Le souffle Foucault

Michel Foucault entre dans la Pléiade. Quand bien même le philosophe avait désacralisé la notion d’œuvre.

Olivier Doubre  • 2 décembre 2015 abonné·es
Le souffle Foucault
Œuvres (2 vol.), Michel Foucault , sous la dir. de Frédéric Gros, Gallimard, « Bibliothèque de la Pléiade », 1 712 p. et 1 792 p., 65 euros le volume (59,50 euros, jusqu’au 28 février 2016).

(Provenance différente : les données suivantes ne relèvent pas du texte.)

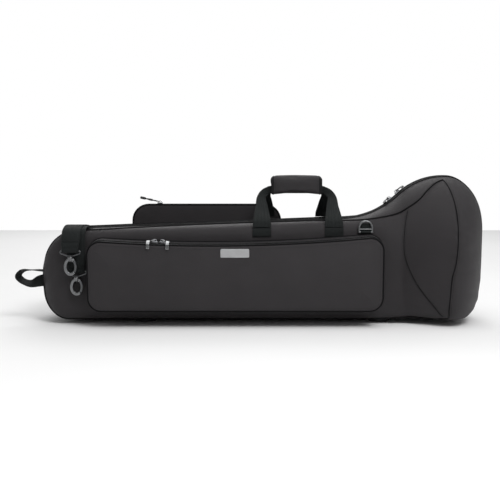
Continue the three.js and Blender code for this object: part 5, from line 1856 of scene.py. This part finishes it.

Dans son Abécédaire, diffusé, selon sa propre décision, après sa mort, Gilles Deleuze indique l’objet de la philosophie : « Créer, inventer des concepts. » Longtemps amis, engagés dans des combats communs (notamment au sein du Groupe informations prisons), Foucault et Deleuze pratiquaient une philosophie très différente. Non sans une profonde estime réciproque, Foucault déclarant dès 1970 qu’ « un jour, peut-être, le siècle [serait] deleuzien », puis Deleuze, à la mort de Foucault en juin 1984, lisant un vibrant éloge de son collègue avant de lui consacrer un livre simplement intitulé Foucault. Deleuze a tenté de penser le monde à venir, entre dématérialisation et réseaux rhizomiques ; Foucault, lui, « n’a pas inventé une nouvelle philosophie : il a inventé une nouvelle manière de faire de la philosophie », fouillant sans cesse le passé à travers d’innombrables archives. Il n’a « pas apporté une pierre de plus à l’édifice vénérable et cloisonné de la pensée : il a bouleversé son paysage, il a rendu poreux des partages disciplinaires qu’on croyait définitifs », affirme Frédéric Gros, qui a dirigé cette entrée de Foucault dans la Pléiade.

Il y a quelque chose d’étonnant dans le fait de présenter ainsi l’œuvre du philosophe, alors que ses écrits sont rassemblés dans une collection qui, on le sait, a un caractère de consécration définitive comme « classique ». C’est que Foucault ne cessa de « réélaborer des notions », et en premier lieu celles d’œuvre et d’auteur, préférant analyser l’évolution de leurs « fonctions » respectives, qui « changent de forme selon la nature des discours et les époques ». Il n’en reste pas moins que cette édition offre un panorama complet [^2] des ouvrages parus du vivant de celui qui avait indiqué dans son testament : « Pas de publication posthume. » Même si ses articles, conférences, préfaces ou entretiens ont été rassemblés dix ans après sa mort, dans les volumes intitulés Dits et écrits, marquant une nouvelle génération qui découvrait alors « l’auteur » Foucault. Depuis, comme le rappelle Frédéric Gros, « ses livres ont créé, dans la pensée occidentale, des points de passage obligés »  : impossible désormais de parler de la prison sans revenir à Surveiller et punir, ou de la sexualité sans la Volonté de savoir … Mieux, refusant « toute spécialisation » – ce qui inquiétait « les garants des disciplines classiques (vrais philosophes, historiens rigoureux) »  –, Foucault a pris une part majeure, avec Deleuze et Derrida, notamment, dans « ce moment critique français des années 1960-1970 » dont la production est aujourd’hui qualifiée par les Anglo-Saxons de French Theory. Et, peut-être plus que tout autre, il a fait « passer dans la recherche un souffle », ouvrant à de nouveaux champs.

[^2]: Augmenté d’une chronologie établie par Daniel Defert, qui partagea la vie du philosophe.